Bazı vedalar suskun başlar; gürültüsüz, içe dönen, yalnızca iz bırakan bir gece gibi. 11 Haziran 2025 akşamı, Harbiye Cemil Topuzlu Açıkhava Tiyatrosu’nda, “Zengin Mutfağı” adlı oyunun 400. temsili oynandı ve ardından Şener Şen bir cümleyle oyunculuk serüvenine nokta koydu: “Hayır, bitti.”

Tam 61 yıl… Tiyatrodan sinemaya, televizyondan yeniden sahneye uzanan bir zaman çizgisi. İtiraf edelim: Şen’in kararını duymak şaşırtmadı belki ama buruktu. Zira uzun süredir yeni teklifleri geri çeviriyordu; “Zengin Mutfağı”ndaysa, bu kez sona erişini, yalnızca tebessümle ama kesinlikle işaretlemiş oldu.
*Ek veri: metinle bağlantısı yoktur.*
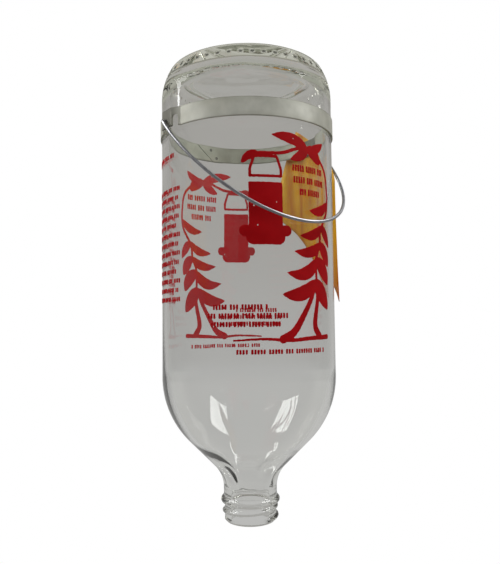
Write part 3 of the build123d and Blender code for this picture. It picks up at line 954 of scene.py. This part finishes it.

Bu sessiz veda, ne sağlık gerekçesine ne de zorunluluklara dayanıyor. 83 yaşında bir sanatçı; fiziksel hali yerinde, pandemi sürecini atlatmış, o sahnede hâlâ canlı bir duruş sergiliyor. Şen’in söylediği gibi: “Kararım tamamen kendi isteğim.” .

Onun bir projeyi benimsemesi için heyecan duyması gerekirdi. İşte bu heyecan artık eskisi gibi değil. “Bana uygun bir proje gelirse dönerim” diyor olsa da, bu türden “uygun” bir heyecan henüz kapıyı çalmadı. Ve belki de bu sessizlik, onun sanat anlayışına olan saygısının bir göstergesi: Kalitenin, hissin peşinden gitmek.

Adana’da doğan, İstanbul’da tiyatroya çağrılan ve ardından Yeşilçam klasikleriyle Türk sinemasına damgasını vuran bir sanatçıydı o. “Hababam Sınıfı”, “Kibar Feyzo”, “Tosun Paşa”, “Züğürt Ağa”, “Muhsin Bey” ve “Eşkıya”… Bu yapıtların her biri, onun çok katmanlı bir anlatıcı olduğunu gösterdi. Bu son oyunla da tiyatroya veda etti; sahneyle bir kez daha aynı sayfada buluşarak ama vedasını da usulünce yaparak.

Usta, ne yapımcıların beklentisine teslim oldu ne de popülerliğin cazibesine kapıldı. Ayakta kalmanın değil, bıraktıklarıyla var olmanın peşindeydi. Şöhretten kaçtı; sınırlarını çizdi. Özel yaşamını medyadan korudu, rolünü yapan karakterlerle bizi düşündürdü, güldürdü, hüzünlendirdi.

Bu vedanın en büyük etkisi sanırım şu oldu: Şener Şen, basitçe bir sanatçı değil, okuldu. Zamanın içinde kaybolan bir figür değil; zamana çizgi çeken bir isimdi o. Sahneyi indirirken bile bilgeliği bıraktı. Aradığı heyecan bitince susmayı bildi.

Bugün, o kapı kapanırken, biz geride kalan izlere bakıyoruz. O iz ki görüntüler, replikler, jestlerle dolu. Ve bir ışık hâlâ sönmedi: sanatına sadakatle yaklaşan bir ustanın ışığı. Perde indi belki ama kalbimizde aydınlık kaldı.

Şener Şen, teşekkür ederiz… Size yakışan duruş için, verdiğiniz emek için, bize tanıttığınız karakterler için… Gidiyorsunuz ama ardınızda kalbin tam merkezine düşen bir mührü bırakarak. Sessiz bir veda, düzgün bir yaşamın, derin bir iz bırakabilmenin ne olduğunu bize öğretmiş oldunuz.